Tuesday, March 13, 2012
Good grief, check out that wrinkly tablecloth. I am such a slob. Actually, I’m a slob who craves order, but I just can’t get it together to make it happen. Please, housework? Come on, I’m too busy crocheting! Well, what does a lazy girl with extremely lax housekeeping inclinations do with a bunch of cotton yarn? Why, she crochets herself some kitchen towels she can use to wipe up stuff! Nobody guessed this was a towel, although you all did give me a whole bunch of good ideas for other things I can crochet instead of ironing the tablecloth. Woot!
Yes, I have crocheted a dishtowel. Here it is, photographed in what will be its natural habitat. Don’t look too closely at the dinged-up refrigerator; I raised baby animals and toddlers in this kitchen and I’ve got the teeth marks to prove it.
I loooove it, isn’t it pretty? So stripey! Here’s how it happened: I want to make blankets all the time. Blankets are so much fun! So cozy! There are so many inspiring blankets out there, and I can hardly keep a lid on the temptation to keep starting new blankets and jeez, how many blankets can a girl have going at once, anyway? I have two at the moment, and another one is all queued up—and that’s not to mention all the other countless piles of stuff in progress—so when my greedy eyes in wide-eyed perusal of this now-famous book landed on a photo of a crocheted dishtowel draped artfully on a stove handle, well, it just rang all my bells. It’s like a blanket, only not.
That’s the catherine wheel pattern from this book by Sasha Kagen, and the yarn is “I Love This Cotton!” (that’s the best name—why beat around the bush, really, right? No link for that one, though; it’s like crocheting with glue) and Jo Sharp Soho Cotton DK (which has a weird, string-like quality.)
There will be more of these. My mind is whirling with them. They make my beat-up kitchen look so great!
Monday, March 12, 2012
As expected, I ran out of white yarn, so now I’m waiting for the mailman to rescue me. Meanwhile, everybody’s buzzing about this book, and with good reason, because it is fantastic. I love every page, and already it has inspired a project idea. This bit of crochet is not a blanket.
Nope, it’s not a blanket.
It’s not a pillow cover, either.
Is that a festival of stripey happiness, or what?
Saturday, March 10, 2012
I’ve been putting in some quality time on the wee grannies blanket this week, and have been racing the dwindling pile of white yarn in a feeble attempt to get to the finish line before it runs out.
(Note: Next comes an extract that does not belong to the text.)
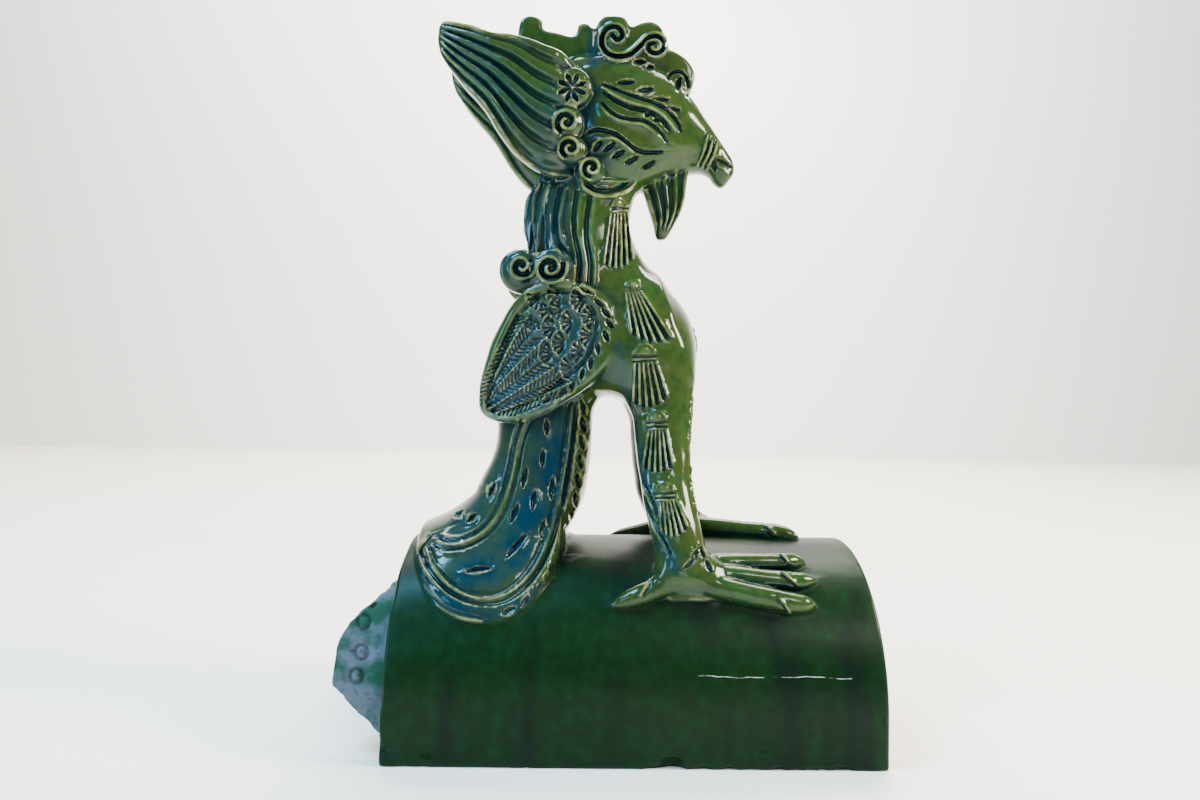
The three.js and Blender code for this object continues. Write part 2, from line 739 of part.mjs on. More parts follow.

Even though I knew there was nowhere near enough, I just kept crocheting faster and faster, ever hopeful. Do you all race the yarn? I always do, and I almost always lose.
Gosh, I just love this join-as-you-go method—Lucy, you’re the bomb. Look at how it makes little stars at the corners! Oooh, aaahhh. This project is still so captivating to me. I’ll be sorry when it’s over. Well kind of…
I guess you all know what this means, right? I can’t wait!!!!
Thursday, March 8, 2012
One summer night, when I was young, a boy came to my door and asked me to go for a walk with him, and we walked for miles and miles together down the moonlit country roads, holding hands and falling in love along the way. For some reason, I thought of that night as I made this scarf, and how I wore a gauzy white dress that glowed in the dark, and how as the night got chilly, his hand in mine was so warm.
This little scarf makes me think, too, of outdoor concerts in August. I want to kick off my sandals and lie on a quilt in the warm darkness, looking at the stars and listening to Judy Collins play her guitar. (I did this once. It was holy.)
The pattern is my own, devised as an experiment. I worked on this every day for a week, and got as far as the very last repeat on the edging—two inches from the finish line, friends, with ten minutes of knitting remaining—and ran out of yarn. I meant to take a picture of that, the urgent scarf with its ten remaining stitches and the sad, frayed length of yarn that was left, but I was crumpled by it, and also it was eleven o’clock at night. Which is not too late an hour to quickly order more yarn--a crusher, since I only needed about another five yards, but it must be done, and when it arrived yesterday, I sat down for half a second and finished the edging.
Then I soaked it in the sink and pinned it out to dry overnight. That wishbone shape is the result of my experiment—I wanted to know what would happen if I increased at both ends of every row, instead of just every right side row, and now I know. It makes a wishbone shape. Not unlovely; a little bit interesting.
Perfect for summer, which really will be here soon. Maybe we’ll go for a walk.
Sunday, March 4, 2012
A few weeks ago, I became the lucky recipient of a serious embroiderer’s de-stashing, and turned immediately to this darling book for inspiration.
I’ve been thinking a lot about why we craft, and probably there are as many reasons as there are people. High on my own list of reasons is that the repetitive motions of needle through canvas or fabric or linen or yarn is just soothing, calming, quiet. Stillness is not my default setting, and I love, more and more, the steadiness that needlework brings me. It can be a bridge over troubled water.
It can fill the empty places, on your walls and in your spirit, too.